Il y a autant de façons de vivre avec le VIH que de personnes séropositives. Découvre-les et prends la parole à ton tour si tu le souhaites.
Au nom de la défense des droits de l’individu et en réaction à des actes discriminatoires vécus dans notre société, l’ensemble du milieu de lutte contre le VIH respecte des politiques strictes de confidentialité. Ces politiques ont cependant établi une culture du secret qui risque de nuire au changement social que nous revendiquons aujourd’hui toutes et tous.
Je suis séropositif. Je n’en ai pas honte, je ne veux pas cacher ce fait qui fait partie de mon quotidien. Dans la vie, je partage mon vécu, j’écris des articles concernant mon expérience du VIH sous mon vrai nom, et mes biographies incluent toutes la mention de ma séropositivité. Cependant, si demain je meurs, le milieu VIH auquel j’appartiens et auquel je m’identifie, va se souvenir de « Ken M. », plongeant ainsi mon identité dans l’anonymat afin de me protéger d’une discrimination que, vivant, j’aurais préféré affronter. Cette « protection » aura pour effet d’effacer mon existence.
Je reconnais que je suis privilégié. J’ai un emploi que je ne vais pas perdre à cause de mon statut séropositif, j’ai pleinement accès au suivi médical et aux traitements dont j’ai besoin, j’ai le soutien d’un réseau d’ami·es et de ma famille. Je suis conscient que ce n’est pas le cas pour toutes les personnes vivant avec le VIH. Je défends leur droit de choisir quand et à qui divulguer leur statut, mais pour moi, c’est fait – ou ça se fait…un processus continu – et je refuse de me faire renvoyer dans le placard.
Nous soulignons le 17 mai de chaque année la Journée de lutte contre l’homophobie et la transphobie. Nous, séropositives et séropositifs, devons tirer leçon de cette lutte dont la réussite repose essentiellement sur la persévérance. Et ça commence par la sortie du placard : d’abord pour celles et ceux qui, comme moi, vivent dans des contextes privilégiés ; ensuite, quand le moment opportun est venu, pour chaque individu. Et il devient un jour impensable de craindre ou de discriminer cette population dont fait partie mon oncle, ma voisine, le chum de mon ami, la femme de ma cousine.
Je n’exigerai de personne qu’il divulgue son statut s’il ne se sent pas prêt. Mais en revendiquant la sortie du placard comme choix politique, je lance un appel à chacune des personnes vivant avec le VIH, pour notre bien commun. C’est aussi un appel au milieu de lutte contre le VIH à soutenir cette sortie, à promouvoir cette visibilité sociale, et à ne surtout pas la frustrer par des politiques trop rigides.

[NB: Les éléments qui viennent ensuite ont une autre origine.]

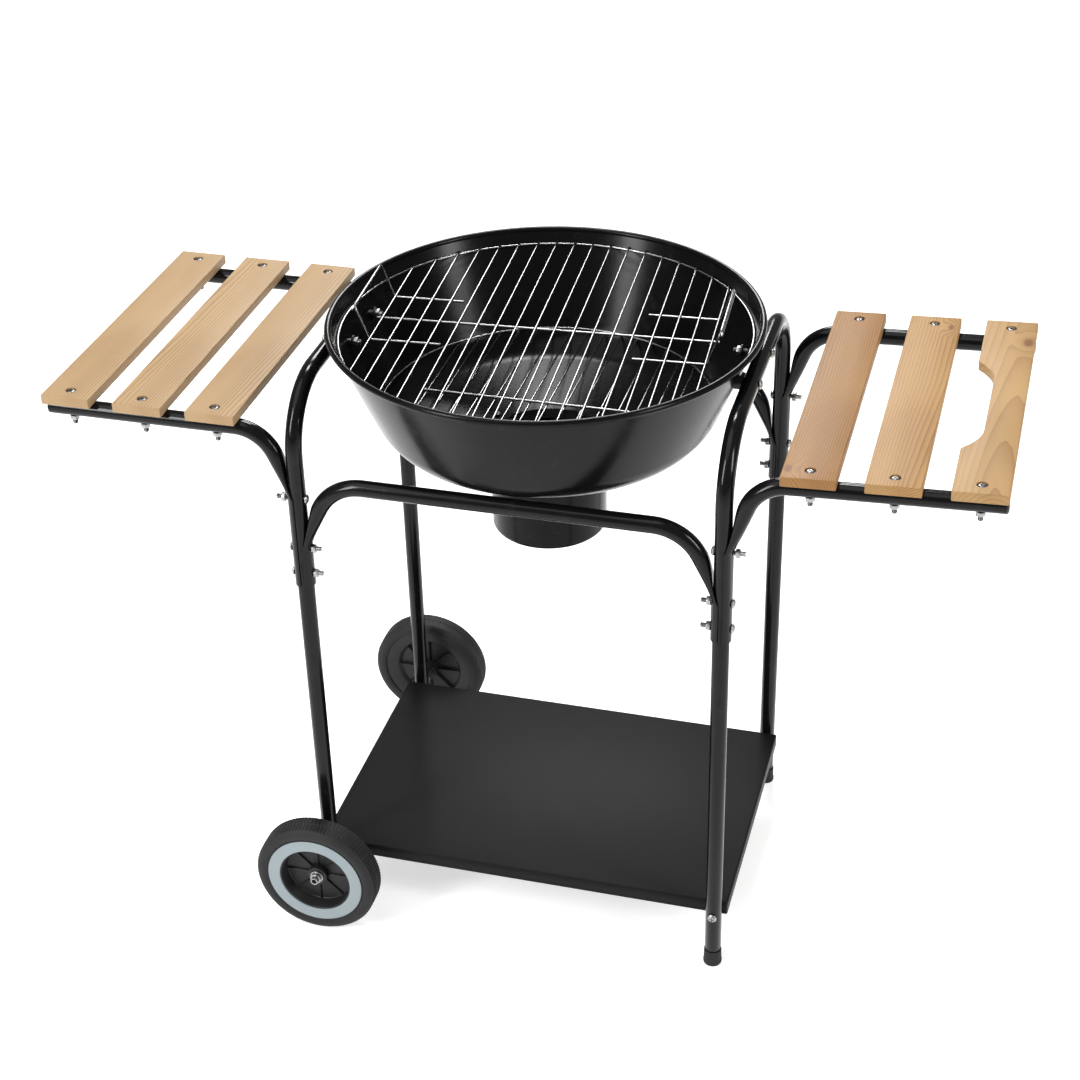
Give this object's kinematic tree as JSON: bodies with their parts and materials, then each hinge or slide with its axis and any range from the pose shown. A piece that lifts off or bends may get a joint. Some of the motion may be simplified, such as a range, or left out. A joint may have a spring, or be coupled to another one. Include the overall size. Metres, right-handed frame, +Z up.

Je crois fermement que ma visibilité et celle de toute personne vivant avec le VIH est indispensable pour parvenir à faire tomber les préjugés d’une société qui a encore peur de nous, car elle ne nous connaît pas. Une porte de placard non utilisée devient un mur, et quatre murs sans sortie font une prison plutôt qu’un abri.